Deep sea sediments from Central Indian Ocean Basin (CIOB) were sampled from 10°.00" -10°.10" S latitude and 75°.55" -76°.05" E longitude for assessing the potential environmental impact of polymetallic nodule mining under the Indian Experiment (INDEX) during September 1996 and June-Sept 1991. Analyses were done for lipid, protein and carbohydrates, which comprise the labile organic matter (LOM), total organic carbon (TOC) and total bacterial counts (TC). Of the 5 variables tested, TC seemed to be relatively invariant. Analyses of variance (ANOVA) between grab and core samples showed that one could substitute the other for sampling only up to 10cm depth. Variability observed between samples for the two years could be due to temporal factors.· Paired Test between pre- and post-disturbance samples suggested that the above methods of sampling and variables like TC, protein and TOC could be used for monitoring disturbance.

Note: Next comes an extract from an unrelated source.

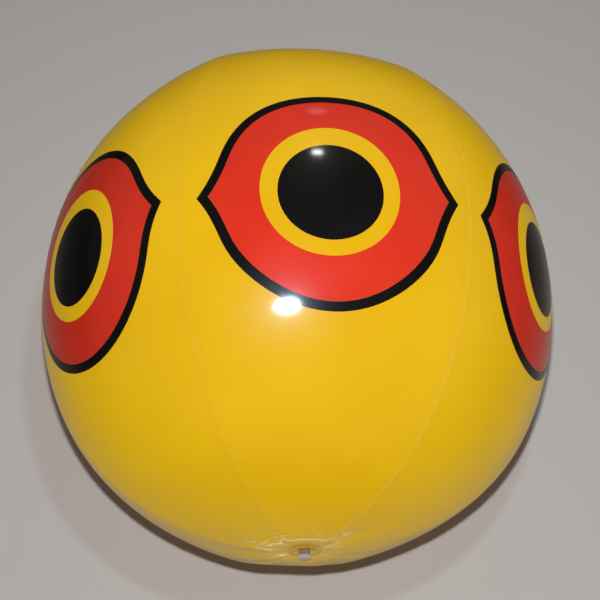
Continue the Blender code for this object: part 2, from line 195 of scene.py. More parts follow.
def grid_mesh(name, points, wrap_rows=False, closed=False):
    """Mesh over a grid, with faces that look along the columns crossed with the rows.

    A closed form wraps its columns round, and its rows as well if asked to.
    """
    rows, columns = points.shape[:2]
    index = np.arange(rows * columns).reshape(rows, columns)
    if wrap_rows:
        index = np.vstack([index, index[:1]])
    if closed:
        index = np.hstack([index, index[:, :1]])
    quads = np.stack([index[:-1, :-1], index[:-1, 1:], index[1:, 1:], index[1:, :-1]], axis=-1)
    mesh = bpy.data.meshes.new(name)
    mesh.from_pydata(points.reshape(-1, 3), [], quads.reshape(-1, 4))
    if closed:
        bm = bmesh.new()
        bm.from_mesh(mesh)
        bmesh.ops.remove_doubles(bm, verts=bm.verts, dist=MERGE_DISTANCE)
        bmesh.ops.recalc_face_normals(bm, faces=bm.faces)
        bm.to_mesh(mesh)
        bm.free()
    mesh.shade_smooth()
    return mesh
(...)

The Exploration for polymetallic nodules from the sea floor of Central Indian Ocean Basin (CIOB) started in 1981. An area of 150,000 km2 was allocated to India by UNCLOS with exclusive rights to carry out research and to explore this area for deposits in the subsequent years. Thus the Indian Deep-Sea Experiment (INDEX) was initiated in 1995, with the objective of predicting the environmental impact of mining in CIOB. The ecology of the bacterial and biochemical variables of CIOB (Area I and Ia) have been dealt in detail by Raghukumar et al and Nair et aI, (communicated). The use of different sample handling procedures greatly affects the microbial biodiversity (Rochelle et aI1994). Consequently, the choice of methods for sampling and analyses are of paramount importance for ensuing spatial and temporal comparison and monitoring. With this view in mind, we have re-examined the above data to evaluate a strategy for routine analyses in EIA studies in the deep sea.